### Usually well-behaved class forcings can behave quite badly in the absence of choice

I recently stumbled upon yet another example of how class forcing can be wilder than set forcing. A class forcing can be well-behaved under the assumption that the ground model satisfies the axiom of choice while being destructive if choice fails in the ground model. (Thank you to Joel David Hamkins for a helpful conversation and for noticing the key fact I had missed.)

Proposition: There is a (definable) class forcing $\mathbb G$ so that:

1. If $(M,\mathcal X) \models \mathsf{GB} + \mathsf{AC}$ then forcing with $\mathbb G^M$ over $(M,\mathcal X)$ preserves $\mathsf{GB} + \mathsf{AC}$.
2. If $(M,\mathcal X) \models \mathsf{GB} + \neg \mathsf{AC}$ then forcing with $\mathbb G^M$ over $(M,\mathcal X)$ does not preserve Replacement.

Proof: This forcing $\mathbb G$ is the forcing to add a global choice function. Specifically, conditions in $\mathbb G$ are functions $g : \alpha \to V$ whose domains are ordinals. The order is the natural one, namely $g \le h$ if $g$ extends $h$. (Observe that this definition only depends upon the first-order part of our model of set theory, justifying the use of $\mathbb G^M$ above instead of $\mathbb G^{(M,\mathcal X)}$.)

An easy density argument shows that for any $a \in V$ it is dense to get $a$ in the range of a condition. Therefore, forcing with $\mathbb G$ adds a surjection $G : \mathrm{Ord} \to V$, from which we can easily define a global choice function. Note that this doesn’t require the ground model to satisfy any fragment of choice. While we will see that forcing with $\mathbb G$ over a model without choice kills Replacement, at least we get Global Choice as a consolation prize.

We also have that $\mathbb G$ is $\mathord<\mathrm{Ord}$-closed, meaning that any set-sized decreasing sequence of conditions has a lower bound. Given a descending sequence $\langle g_\xi : \xi < \alpha \rangle$ of conditions from $\mathbb G$, they have $\bigcup_{\xi < \alpha} g_\xi$ as a lower bound. Therefore, forcing with $\mathbb G$ does not add any new sets. In particular, if we start with a model of $\mathsf{AC}$, then choice is preserved.

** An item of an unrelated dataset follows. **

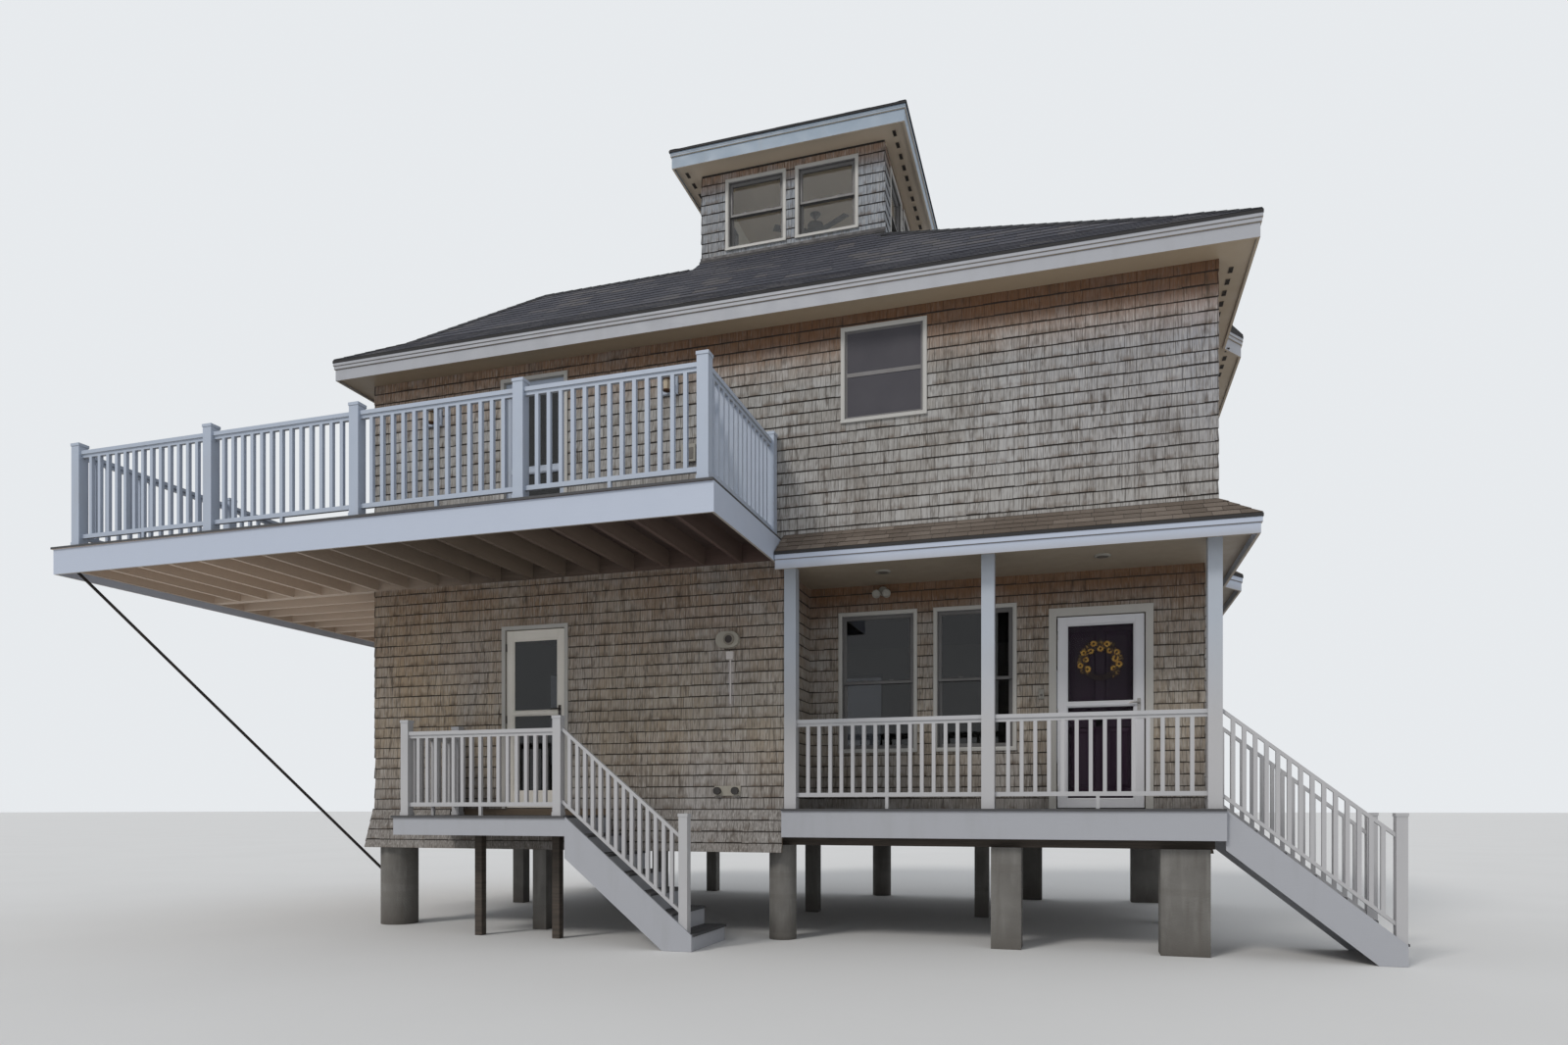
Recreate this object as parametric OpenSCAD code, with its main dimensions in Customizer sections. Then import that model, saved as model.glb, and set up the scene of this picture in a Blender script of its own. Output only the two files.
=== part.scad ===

To finish the argument for (1) of the Proposition we need to see that $\mathsf{GB}$ is preserved. For that, I will be lazy and link to a pair [1, 2] of blog posts by Victoria Gitman who was kind enough to write up the gritty details. Let’s check, however, where  Vika’s argument uses that choice holds in the ground model. Consider her argument that Replacement is preserved, i.e. that if $F$ is a class (in the forcing extension) and $a$ is a set then $F \upharpoonright a$ is a set. Vika does this by contradiction, assuming some $g$ in the generic forces $\dot F \upharpoonright \check a$. She then finds a stronger  condition which decides $\dot F \upharpoonright \check a$, leading to the desired contradiction. To do this, she uses a well-order of $a$. Of course, if choice fails, then we can find $a$ with no well-order, so her argument won’t work in that context.

Now let’s see (2) of the Proposition. Suppose we have a ground model set which lacks a well-order. Call this set $b$. As we saw above, if $G$ is the generic function $\mathrm{Ord} \to V$ added by forcing with $\mathbb G$, then every element of $b$ appears in the range of $G$. However, it cannot be that they all appear by some bounded stage. If it were that $b \subseteq \mathrm{ran}(G \upharpoonright \alpha)$ for some ordinal $\alpha$, then since $G \upharpoonright \alpha$ is a set from the ground model, we would have a well-order of $b$ in the ground model, contrary to our assumption.

This gives a failure of Replacement. Namely, consider the function $F$ taking $a \in V$ to the least $\alpha$ so that $G(\alpha) = a$. By the above paragraph, we get that $F '' b \subseteq_{\mathsf{cof}} \mathrm{Ord}$ is not a set.

The following corollary can be extracted from the above argument.

Corollary: In the absence of Replacement, Global Choice does not imply (Set) Choice. In other words, in the absence of Replacement the existence of a (class) function which picks elements from every nonempty set does not imply the existence of a set function which picks elements from every nonempty subset of a set $b$.

I view this corollary as (yet more) evidence of the importance of Replacement. It is necessary to prove the ‘obvious fact’ that Global Choice implies (Set) Choice.